According to GSMArena, Samsung's custom cores will be able to outperform ARM's Cortex-A57 with a 45 percent lead. Several smartphone makers have started to refrain from incorporating Cortex-A57 since it is extremely power hungry; consuming 256 percent more power compared to Cortex-A53. ARM will be able to address this issue with the release of its Cortex-A72, which consumes up to 30 percent less power compared to Cortex-A15. With Samsung's custom cores, new processing speeds of 2.3 GHz per core will be unlocked. Since the cores will be processed on the company's 14 nm FinFET architecture, chances of thermal throttling will be substantially reduced.

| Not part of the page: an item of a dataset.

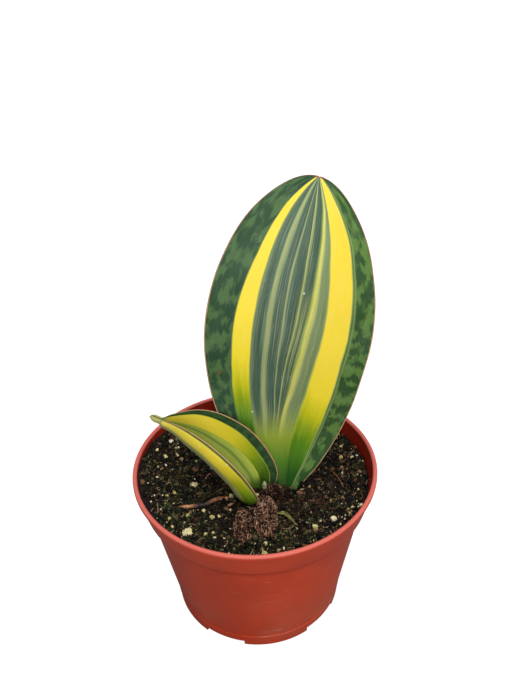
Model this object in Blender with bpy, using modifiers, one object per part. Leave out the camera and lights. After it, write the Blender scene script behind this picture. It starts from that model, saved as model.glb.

This is one of the reasons why NVIDIA, Qualcomm and Apple have partnered up with Samsung; because the smartphone giant possesses the means to mass produce chips fabricated on a superior architecture. However, with Exynos M1, if Samsung does not end up implementing things properly, then the SoC will end up suffering from the same overheating issues as Qualcomm's Snapdragon 810 is plagued with.

While the following is yet to be confirmed, it is possible that Samsung's custom cores will be fitted inside the company's upcoming flagship phablet, Galaxy Note 5, which is rumored to sport a 4K display. Samsung's chips will be squaring off against MediaTek's MT6797 (codenamed Helio X20), which features a 10-core processor and Qualcomm's Snapdragon 820 SoC.